I recommend to read the book “Factfulness: Ten Reasons We’re Wrong About the World — and Why Things Are Better Than You Think” book by Hans Rosling. In this book, Rosling suggests the vast majority of human beings are wrong about the state of the world. We need to learn to separate fact from fiction when forming our opinions.
The world can be both bad and better. Progress comes bit by bit, But without facts, our minds are occupied by feelings.
So, as an agile coach we need to be factfulness about our work and organization, but how?
Practical Factfulness for Agile Coaches
1- Focus on one or two teams
Don’t try to make all over of the organization be agile in the first try. As an agile coach, you have capacity. For larger organizations, we may need to have more than one coach.
In my case, I have focused just on two teams at the same time. Some guys said it’s a kind of sub-optimizing, and don’t do that, but it’s about focus..
2- Find three main issues or problems
Before any act or recommendation of any solution, try to find their main concerns. Why are they looking for a new way? What are they looking for agility? What has stopped them from doing a great job?
In my case, one of the teams has several significant problems, but their main problem was that “The team don’t finish and deliver their committed works at the end of the sprint,” and it made their managers worried and created a cultural mistrust and … .
3- Create a coaching card
I got this idea from agile42 and I have designed a coaching canvas. It can help you to frame the problem and try to be factful.
Don’t be worry, be factful :)
You can find my real card bellow without any additional description.
Title: Team don’t finish their committed works at end of the sprint
At the end of the sprint, most items are not complete, and QA doesn’t have enough time to test everything, because most things are done in the last days of the sprint.
While a lot of work remains, some team members cannot do anything.
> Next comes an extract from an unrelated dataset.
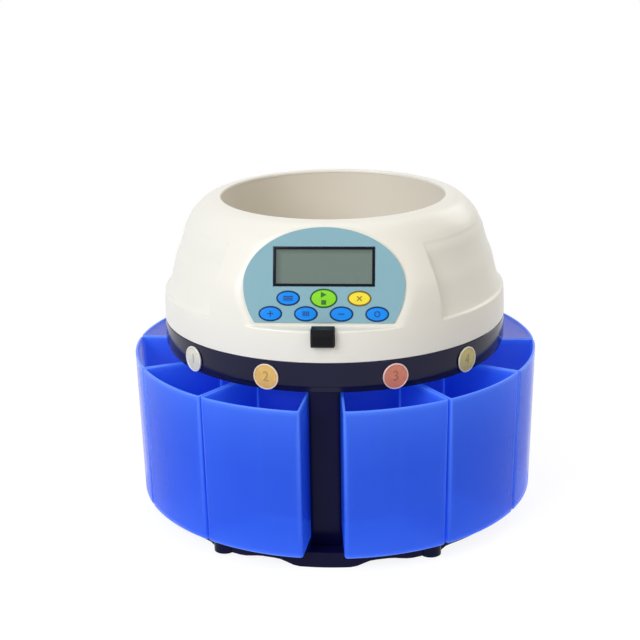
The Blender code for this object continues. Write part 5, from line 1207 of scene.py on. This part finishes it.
class SORTER_OT_base(bpy.types.Operator):
    """Make the drum, the front column, the rear housing, the tray and the feet"""

    bl_idname = "sorter.base"
    bl_label = "Base"

    def execute(self, context):
        base = sizes("base")
        black = moulded("black_satin", shade("black"), 0.24, grain=0.00001, mottle=0.2, Specular_IOR_Level=0.1)
        hole, roof, inside = 0.0113, DRUM_TOP - 0.003, base.drum_radius - base.wall
        drum = spun([(base.drum_radius, BOX_BOTTOM), (base.drum_radius, DRUM_TOP), (hole, DRUM_TOP), (hole, roof),
                     (inside, roof), (inside, BOX_BOTTOM)], 160, True)
        column = rounded(plate(column_outline(base), BOX_BOTTOM, DRUM_TOP), SOFT_EDGE, 3, 30.0)
        shell = made("base_shell", joined(drum, column))
        flat = math.sqrt(base.housing_radius ** 2 - (base.rear_flat / 2.0) ** 2)
        rear = made("rear_shell", rounded(plate(housing_outline(base, flat), BOX_BOTTOM, DRUM_TOP),
                                          SOFT_EDGE, 3, 30.0))
        lip, sockets = 0.0013, []
        for node, depth in (("power_inlet", 0.019), ("switch_bezel", 0.012), ("data_socket", 0.013)):
            low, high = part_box(node)
            sockets.append(block(low.x + lip, high.x - lip, flat - depth, flat + 0.003, low.z + lip, high.z - lip))
        carved(rear, joined(*sockets))
        dressed(edged(shell, FINE_EDGE, 2, 60.0), black, "base", "black_plastic", "base_body")
        dressed(rear, black, "base", "black_plastic")

        rim, under, lift = TRAY_RADIUS - base.tray_rim, TRAY_TOP - base.tray_plate, base.tray_lift
        tray = spun([(0.0, under), (rim, under), (rim, lift), (TRAY_RADIUS - SOFT_EDGE, lift),
                     (TRAY_RADIUS, lift + SOFT_EDGE), (TRAY_RADIUS, TRAY_TOP - SOFT_EDGE),
                     (TRAY_RADIUS - SOFT_EDGE, TRAY_TOP), (0.0, TRAY_TOP)], 192)
        for vertex in tray.verts:
            reach = vertex.co.xy.length
            if vertex.co.z < lift + SINK:
                vertex.co.z -= rim_drop(vertex.co.xy)
            if reach > rim - SINK:
                vertex.co.y = min(vertex.co.y, TRAY_BACK - TRAY_RADIUS + reach)
        foot_radius, foot_top = half_span("rubber_foot_1"), highest("rubber_foot_1").z
        inner, outer, mouth, cup_top = foot_radius + TOUCH_GAP, base.cup_radius, base.cup_bottom, TRAY_TOP - SINK
        cups = [shifted(spun([(0.0, under), (inner, under), (inner, mouth), (outer - FINE_EDGE, mouth),
                              (outer, mouth + FINE_EDGE), (outer, cup_top - SOFT_EDGE),
                              (outer - SOFT_EDGE, cup_top), (0.0, cup_top)], 48), spot.to_3d())
                for spot in foot_spots()]
        dressed(made("tray", joined(tray, *cups)), black, "base", "black_plastic", "base_tray")

        grey, tip = rubber("foot_rubber"), foot_radius - base.foot_taper
        for number, spot in enumerate(foot_spots(), 1):
            foot = spun([(0.0, FINE_EDGE), (tip - 0.002, 0.0), (tip - FINE_EDGE, 0.0), (tip, FINE_EDGE),
                         (foot_radius, mouth), (foot_radius, foot_top - FINE_EDGE),
                         (foot_radius - FINE_EDGE, foot_top), (0.0, foot_top)], 48)
            dressed(made(f"foot_{number}", shifted(foot, spot.to_3d())), grey, "base", "black_rubber",
                    f"rubber_foot_{number}")
        return {"FINISHED"}


def ribs(count, half, out, into, low, high, radius, segments):
    """Rounded ribs set out round the axis"""
    turns = [FULL_TURN * place / count for place in range(count)]
    return [turned(rounded(block(-half, half, -out, -into, low, high), radius, segments), turn) for turn in turns]


class SORTER_OT_rotor(bpy.types.Operator):
    """Make the sorting plate, the rotor, the feed disc and the knob"""

    bl_idname = "sorter.rotor"
    bl_label = "Sorting plate and rotor"

    def execute(self, context):
        steel = spun_metal("turned_steel", (0.55, 0.56, 0.58), 0.3)
        white = moulded("white_plastic", (0.72, 0.72, 0.70), 0.42)
        dark = moulded("knob_plastic", (0.012, 0.012, 0.016), 0.35, mottle=0.15)
        low, high = lowest("sorting_plate").z, highest("sorting_plate").z
        inner, outer, hole_place, least, most = 0.097, half_span("sorting_plate"), 0.128, 0.0084, 0.0131
        disc = made("plate_disc", spun([(inner, low), (outer, low), (outer, high), (inner, high)], 192, True))
        holes = [shifted(rod(least + (most - least) * place / (BOX_COUNT - 1), low - THROUGH, high + THROUGH, 48),
                         polar(hole_place, turn)) for place, turn in enumerate(box_turns())]
        carved(disc, joined(*holes))
        dressed(edged(disc, 0.0002, 2, 50.0), steel, "base", "steel", "sorting_plate")

        low, high = lowest("sorting_rotor").z, highest("sorting_rotor").z
        outer, hub, face = 0.095, 0.012, low + 0.0025
        wheel = spun([(SHAFT_HOLE, low), (outer, low), (outer, face), (hub, face), (hub, high),
                      (SHAFT_HOLE, high)], 160, True)
        fins = ribs(12, 0.002, 0.1385, 0.086, low + TOUCH_GAP, low + 0.004, 0.0008, 2)
        dressed(edged(made("rotor_wheel", joined(wheel, *fins)), FINE_EDGE, 2, 50.0), white, "rotor",
                "white_plastic", "sorting_rotor")

        low, high = lowest("feed_disc").z, highest("feed_disc").z
        outer, bevel, face = 0.090, 0.0008, low + 0.003
        disc = spun([(SHAFT_HOLE, low), (outer - bevel, low), (outer, low + bevel), (outer, face - bevel),
                     (outer - bevel, face), (SHAFT_HOLE, face)], 160, True)
        bars = ribs(3, 0.0025, 0.074, 0.016, face - SINK, high, 0.0009, 3)
        dressed(made("feed_plate", joined(disc, *bars)), white, "rotor", "white_plastic", "feed_disc")

        low, high = lowest("hopper_knob").z, highest("hopper_knob").z
        outer = half_span("hopper_knob")
        knob = spun([(SHAFT_HOLE, low), (outer - 0.0005, low), (outer, low + 0.0005), (outer, low + 0.005),
                     (outer - 0.001, low + 0.0068), (outer / 2.0 + 0.001, high - 0.0008),
                     (outer / 2.0 - 0.0006, high), (0.0, high)], 64)
        dressed(made("knob", knob), dark, "rotor", "black_plastic", "hopper_knob")
        return {"FINISHED"}


class SORTER_OT_rear(bpy.types.Operator):
    """Make the sockets, the power switch and the hinge pin at the rear"""

    bl_idname = "sorter.rear"
    bl_label = "Rear sockets and hinge pin"

    def execute(self, context):
        socket = moulded("socket_plastic", (0.018, 0.018, 0.020), 0.4, mottle=0.1)
        steel = metal("drawn_steel", (0.55, 0.56, 0.58), 0.3)
        for name, node, width, finish, body, slot in (
                ("inlet", "power_inlet", 0.0003, socket, "base", "socket_plastic"),
                ("bezel", "switch_bezel", 0.0004, socket, "base", "socket_plastic"),
                ("data_port", "data_socket", 0.0002, steel, "base", "steel"),
                ("rocker", "power_rocker", 0.0005, socket, "rocker", "black_plastic")):
            dressed(edged(made(name, cad_mesh(node)), width, 3, 35.0), finish, body, slot, node)
        half = half_span("hinge_pin")
        pin = on_hinge(rounded(rod(0.0015, -half, half, 24), FINE_EDGE, 2, 60.0))
        dressed(made("pin", pin), steel, "base", "steel", "hinge_pin")
        return {"FINISHED"}


class SORTER_OT_inside(bpy.types.Operator):
    """Give the working parts inside their finishes"""

    bl_idname = "sorter.inside"
    bl_label = "Working parts"

    def execute(self, context):
        finishes = (
            (metal("rolled_steel", (0.52, 0.53, 0.55), 0.32), ("main_shaft", "chassis_plate")),
            (metal("zinc_plate", (0.50, 0.50, 0.52), 0.35, (1.0, 1.0, 4.0), 400.0),
             [f"base_screw_{number}" for number in range(1, 5)]),
            (metal("bronze", (0.45, 0.28, 0.12), 0.4), ("lower_bearing", "upper_bearing")),
            (moulded("pulley_plastic", (0.72, 0.72, 0.70), 0.42), ("shaft_pulley", "motor_pulley")),
            (metal("motor_case", (0.32, 0.33, 0.35), 0.4, (1.0, 1.0, 8.0), 200.0), ("drive_motor",)),
            (circuit_board("board_lacquer"), ("power_board", "control_board", "sensor_board")),
            (rubber("belt_rubber"), ("drive_belt",)),
            (moulded("module_plastic", (0.10, 0.14, 0.12), 0.4), ("display_module",)))
        for finish, names in finishes:
            for name in names:
                materials = frame["nodes"][name].data.materials
                materials.clear()
                materials.append(finish.material)
        return {"FINISHED"}


def lamp(name, place, size, energy, tint=(1.0, 1.0, 1.0)):
    """A soft area lamp turned towards the machine's middle"""
    data = bpy.data.lights.new(name, "AREA")
    data.shape = "RECTANGLE"
    data.size, data.size_y = size
    data.energy = energy
    data.color = tint
    thing = bpy.data.objects.new(name, data)
    thing.location = place
    thing.rotation_euler = (Vector((0.0, AXIS_Y, 0.15)) - Vector(place)).to_track_quat("-Z", "Y").to_euler()
    bpy.context.scene.collection.objects.link(thing)


class SORTER_OT_stage(bpy.types.Operator):
    """Set up the camera, the lamps, the floor and the plain background"""

    bl_idname = "sorter.stage"
    bl_label = "Stage"

    def execute(self, context):
        stage, scene = sizes("stage"), context.scene
        scene.view_settings.view_transform = "Standard"
        data = bpy.data.cameras.new("camera")
        data.lens = stage.lens
        data.sensor_width = 36.0
        scene.camera = bpy.data.objects.new("camera", data)
        aim, side = Vector(stage.camera_aim).normalized(), Vector(stage.camera_side).normalized()
        turn = Matrix((side, side.cross(aim), -aim)).transposed()
        scene.camera.matrix_world = Matrix.Translation(stage.camera_place) @ turn.to_4x4()
        scene.collection.objects.link(scene.camera)

        lamp("key_lamp", (-1.3, -1.55, 1.4), (1.4, 1.4), stage.key)
        lamp("fill_lamp", (1.5, -1.0, 1.45), (0.8, 1.4), stage.fill, (1.0, 0.86, 0.64))
        lamp("top_lamp", (0.0, 0.2, 2.0), (1.8, 1.8), stage.top, (1.0, 0.97, 0.92))
        lamp("back_lamp", (1.2, 1.5, 1.2), (1.0, 1.0), stage.back)

        scene.world = bpy.data.worlds.new("studio")
        scene.world.use_nodes = True
        sky = Nodes(scene.world.node_tree)
        soft = sky.node("Background", {"Strength": stage.sky})
        white = sky.node("Background", {"Color": (1.0, 1.0, 1.0, 1.0), "Strength": 1.0})
        sky.node("OutputWorld", {"Surface": sky.node("MixShader", {0: sky.seen(), 1: soft, 2: white})})

        bm = bmesh.new()
        bmesh.ops.create_grid(bm, x_segments=1, y_segments=1, size=stage.floor_side / 2.0)
        floor = made("floor", bm)
        material = bpy.data.materials.new("pale_floor")
        material.use_nodes = True
        sheet = Nodes(material.node_tree)
        fade = sheet.node("MapRange", {"Value": sheet.reach(), "From Min": stage.fade_near,
                                       "From Max": stage.fade_far}, interpolation_type="SMOOTHSTEP")
        matt = sheet.node("BsdfDiffuse", {"Color": (0.8, 0.8, 0.8, 1.0)})
        faint = sheet.node("BsdfDiffuse", {"Color": (0.2, 0.2, 0.2, 1.0)})
        glow = sheet.node("Emission", {"Strength": 0.88})
        plain = sheet.node("Emission", {"Strength": 1.0})
        near = sheet.node("AddShader", {0: faint, 1: glow})
        shown = sheet.node("MixShader", {0: fade, 1: near, 2: plain})
        sheet.node("OutputMaterial", {"Surface": sheet.node("MixShader", {0: sheet.seen(), 1: matt, 2: shown})})
        floor.data.materials.append(material)
        return {"FINISHED"}


OPERATORS = [SORTER_OT_stage, SORTER_OT_lid, SORTER_OT_panel, SORTER_OT_latch, SORTER_OT_boxes, SORTER_OT_ring,
             SORTER_OT_labels, SORTER_OT_base, SORTER_OT_rotor, SORTER_OT_rear, SORTER_OT_inside]
GROUPS = {"sorter_lid": LidSizes, "sorter_ring": RingSizes, "sorter_boxes": BoxSizes, "sorter_base": BaseSizes,
          "sorter_panel": PanelSizes, "sorter_colours": FinishColours, "sorter_stage": StageSizes}


class SORTER_PT_pieces(bpy.types.Panel):
    """Lists what makes the coin sorter"""

    bl_idname = "SORTER_PT_pieces"
    bl_label = "Coin sorter"
    bl_space_type = "VIEW_3D"
    bl_region_type = "UI"
    bl_category = "Coin sorter"

    def draw(self, context):
        for operator in OPERATORS:
            self.layout.operator(operator.bl_idname)


def register():
    """Registers the sizes, the operators and the panel"""
    for name, group in GROUPS.items():
        bpy.utils.register_class(group)
        setattr(bpy.types.Scene, name, PointerProperty(type=group))
    for kind in OPERATORS + [SORTER_PT_pieces]:
        bpy.utils.register_class(kind)


def unregister():
    """Takes them away again"""
    for kind in reversed(OPERATORS + [SORTER_PT_pieces]):
        bpy.utils.unregister_class(kind)
    for name, group in GROUPS.items():
        delattr(bpy.types.Scene, name)
        bpy.utils.unregister_class(group)


def main():
    """Registers the add-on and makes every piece"""
    register()
    bpy.ops.sorter.stage()
    bpy.ops.sorter.lid()
    bpy.ops.sorter.panel()
    bpy.ops.sorter.latch()
    bpy.ops.sorter.boxes()
    bpy.ops.sorter.ring()
    bpy.ops.sorter.labels()
    bpy.ops.sorter.base()
    bpy.ops.sorter.rotor()
    bpy.ops.sorter.rear()
    bpy.ops.sorter.inside()


if __name__ == "__main__":
    main()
We think we can solve this problem with the following:
1- Decreasing team size to 5 people
2- Better user story breakdown -> Small user stories
3- Better planning meetings and Effective daily standups
4- Visualize release count per sprint on the team’s board
The goal is to make the team able to publish multiple releases during a sprint and complete the most committed issues at the end of the sprint.
1- More than two releases to production in each sprint
2- Completing ~70% of committed issues
3- Not changing the length of the sprint
Metrics are so important here because they will assist us with factfulness. The recommendation is to set the metrics immediately after we have agreed on a goal, not after defining the steps. We need to make metrics clear and actionable. To say that “progress has been updated regularly” is a good beginning, but in itself, it’s not enough.
You can create these cards yourself or create it by the team. But please put indicators where the team can see it every day.
4- Share and create an agreement on coaching card with your main stakeholder
It’s a secret sauce. Somebody in the organization has hired you. Maybe she is a CTO, CPO, and CEO or…. most of them are busy guys, and after a while, they will forget what you are doing there, and they will say, why are not we agile yet?
In my case, she was CPO. She was a busy person, and I’ve needed to follow her up for finding free time.
You need to create an agreement with them on your coaching cards. Share coaching cards with them, ask them to check cards and metrics. Will they be happy if the team achieves these results? Get their idea and create an agreement with them.
5- Review results with stakeholders and teams
In each period, maybe monthly or quarterly, review results with primary stakeholders and team members. You can do it in a retrospective meeting or any other meeting.
This will help you to see your work’s results and maybe get appreciation from your stakeholders. As an agile coach, we need this kind of acknowledgements.